If \(V_{z}^{3}<V_{1}<V_{z}^{4}\), then, \(f_{d3}(V)\) decreases on \((-\infty , V_{z}^{3})\), increases on \((V_{z}^{3},V_{1})\), decreases on \((V_{1},V_{z}^{4})\), and increases on \((V_{z}^{4},\infty )\). Note that \(f_{d3}(V_{1})=0\), which is a local maximum of \(f_{d3}(V)\), one has \(f_{d3}(V_{z}^{3})<0\) and \(f_{d3}(V_{z}^{4})<0\).

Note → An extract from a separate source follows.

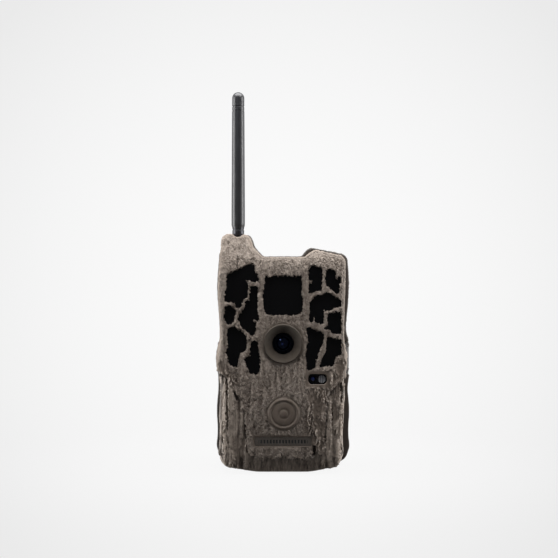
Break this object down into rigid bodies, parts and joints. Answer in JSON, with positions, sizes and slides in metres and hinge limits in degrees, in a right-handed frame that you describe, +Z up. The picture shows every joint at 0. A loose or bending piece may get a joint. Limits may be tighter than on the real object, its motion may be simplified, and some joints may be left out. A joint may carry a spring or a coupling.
{
  "type": "trail camera",
  "caption": "Bark-moulded clamshell wildlife camera with dark infrared windows, funnel lens, menu panel behind a latched door and a whip antenna.",
  "frame": {"origin": "mouth of the tripod socket in the base", "axes": "+Z up along the antenna, the lens looks along -Y, +X to the right of someone facing the lens"},
  "size_m": [0.1034, 0.0783, 0.2864],
  "materials": {
    "bark_shell": "moulded bark texture, matt",
    "rear_shell": "moulded bark texture, matt",
    "dark_window": "polished, infrared-passing black",
    "lens_ring": "fine satin",
    "clear_glass": "polished",
    "black_metal": "anodised black",
    "black_plastic": "fine grain",
    "red_glass": "coated",
    "sensor_die": "polished",
    "circuit_board": "solder mask",
    "led_lens": "tinted epoxy",
    "steel": "satin",
    "tin": "bright",
    "diffuser": "frosted",
    "connector_plastic": "matt",
    "card_plastic": "fine grain",
    "grey_plastic": "fine grain",
    "key_rubber": "matt",
    "screen_frame": "matt",
    "screen_glass": "polished",
    "panel_plastic": "fine grain",
    "cell_label": "printed sleeve",
    "spring_steel": "bright",
    "brass": "plated",
    "cable_jacket": "smooth",
    "antenna_rubber": "satin",
    "seal_rubber": "matt",
    "copper": "bare wire"
  },
  "bodies": {
    "rear": {"rear_housing": "rear_shell", "tree_bracket": "rear_shell", "bracket_screws": "steel", "door_gasket": "seal_rubber", "tripod_insert": "brass", "hinge_pin": "steel", "latch_pin": "steel"},
    "front": {"front_housing": "bark_shell", "ir_window_left": "dark_window", "ir_window_right": "dark_window", "pir_lens": "dark_window", "lens_bezel": "lens_ring", "lens_window": "clear_glass", "lens_barrel": "black_metal", "lens_glass": "clear_glass", "lens_holder": "black_plastic", "image_sensor": "sensor_die", "led_board_left": "circuit_board", "led_board_right": "circuit_board", "ir_leds": "led_lens", "pir_sensor": "tin", "pir_shroud": "black_plastic", "sensor_window": "dark_window", "status_led": "led_lens", "light_sensor": "diffuser", "sensor_board": "circuit_board", "nameplate": "black_plastic", "main_board": "circuit_board", "cellular_module": "tin", "card_sockets": "tin", "usb_port": "tin", "tact_switches": "connector_plastic", "mode_switch_base": "tin", "lcd_module": "screen_frame", "lcd_window": "screen_glass", "inner_panel": "panel_plastic", "case_screws": "steel", "sma_jack": "brass", "sma_nut": "brass", "antenna_pigtail": "cable_jacket", "dc_jack": "connector_plastic"},
    "latch_lever": {"latch_lever": "black_plastic"},
    "latch_bail": {"latch_bail": "steel"},
    "antenna": {"antenna_collar": "black_metal", "antenna_sleeve": "antenna_rubber", "antenna_cap": "antenna_rubber", "antenna_radiator": "copper"},
    "mode_switch": {"mode_switch_knob": "grey_plastic"},
    "sd_card": {"sd_card": "card_plastic"},
    "ir_cut": {"ir_cut_slider": "black_plastic", "ir_cut_panes": "red_glass"},
    "battery_tray": {"battery_tray": "grey_plastic", "batteries": "cell_label", "battery_contacts": "spring_steel"},
    "power_plug": {"power_port_plug": "seal_rubber"},
    "key_up": {"key_up": "key_rubber"},
    "key_down": {"key_down": "key_rubber"},
    "key_left": {"key_left": "key_rubber"},
    "key_right": {"key_right": "key_rubber"},
    "key_ok": {"key_ok": "key_rubber"}
  },
  "joints": [
    {"name": "case_hinge", "type": "hinge", "parent": "rear", "child": "front", "pos_m": [-0.0479, -0.008, 0.083], "axis": [0, 0, -1], "range_deg": [0, 100]},
    {"name": "latch_lever_hinge", "type": "hinge", "parent": "rear", "child": "latch_lever", "pos_m": [0.0486, -0.004, 0.0835], "axis": [0, 0, -1], "range_deg": [0, 160]},
    {"name": "latch_bail_hinge", "type": "hinge", "parent": "latch_lever", "child": "latch_bail", "pos_m": [0.0478, 0.002, 0.0835], "axis": [0, 0, -1], "range_deg": [-200, 0]},
    {"name": "antenna_turn", "type": "hinge", "parent": "front", "child": "antenna", "pos_m": [-0.034, -0.024, 0.18], "axis": [0, 0, 1], "continuous": true},
    {"name": "mode_switch_slide", "type": "slide", "parent": "front", "child": "mode_switch", "axis": [0, 0, 1], "range_m": [0, 0.008]},
    {"name": "sd_card_slide", "type": "slide", "parent": "front", "child": "sd_card", "axis": [0, 0, -1], "range_m": [-0.0008, 0.005]},
    {"name": "ir_cut_slide", "type": "slide", "parent": "front", "child": "ir_cut", "axis": [-1, 0, 0], "range_m": [0, 0.011]},
    {"name": "battery_tray_slide", "type": "slide", "parent": "front", "child": "battery_tray", "axis": [0, 1, 0], "range_m": [0, 0.018]},
    {"name": "power_plug_slide", "type": "slide", "parent": "front", "child": "power_plug", "axis": [0, 0, -1], "range_m": [0, 0.009]},
    {"name": "key_up_press", "type": "slide", "parent": "front", "child": "key_up", "axis": [0, -1, 0], "range_m": [0, 0.0005], "stiffness_N_per_m": 1500},
    {"name": "key_down_press", "type": "slide", "parent": "front", "child": "key_down", "axis": [0, -1, 0], "range_m": [0, 0.0005], "stiffness_N_per_m": 1500},
    {"name": "key_left_press", "type": "slide", "parent": "front", "child": "key_left", "axis": [0, -1, 0], "range_m": [0, 0.0005], "stiffness_N_per_m": 1500},
    {"name": "key_right_press", "type": "slide", "parent": "front", "child": "key_right", "axis": [0, -1, 0], "range_m": [0, 0.0005], "stiffness_N_per_m": 1500},
    {"name": "key_ok_press", "type": "slide", "parent": "front", "child": "key_ok", "axis": [0, -1, 0], "range_m": [0, 0.0005], "stiffness_N_per_m": 1500}
  ],
  "couplings": [
    {"joint": "latch_bail_hinge", "follows": "latch_lever_hinge", "ratio": -1.25}
  ]
}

Since

$$\begin{aligned} \lim _{V\rightarrow V_{1}}\frac{\mathrm{d}{{\mathcal {J}}}_{1,2}^1}{\mathrm{d} V}=\frac{Mz_{3}(1-N)g_{d3}(V_{1})}{2(z-z_3)H(1)\left( \ln L-\ln R\right) ^{2}L}<0, \end{aligned}$$

\(\frac{\mathrm{d}{{\mathcal {J}}}_{1,2}^1}{\mathrm{d} V}\) has two zeros denoted by \(V_{c}^{51}\) and \(V_{c}^{52}\) with \(V_{c}^{51}<V_{c}^{52}\) such that \(\frac{\mathrm{d}{{\mathcal {J}}}_{1,2}^1}{\mathrm{d} V}>0\) for \(V<V_{c}^{51}\) or \(V>V_{c}^{52}\), and \(\frac{\mathrm{d}{{\mathcal {J}}}_{1,2}^1}{\mathrm{d} V}<0\) for \(V_{c}^{51}<V<V_{c}^{52}\), that is, \({{\mathcal {J}}}_{1,2}^1\) increases on \((-\infty , V_{c}^{51})\), decreases on \((V_{c}^{51},V_{c}^{52})\), and increases on \((V_{c}^{52},\infty )\).

Similar discussions can be applied to the cases with \(V_{1}<V_{z}^{3}<V_{z}^{4}\) and \(V_{z}^{3}<V_{z}^{4}<V_{1}\), respectively. This completes the proof of the first statement.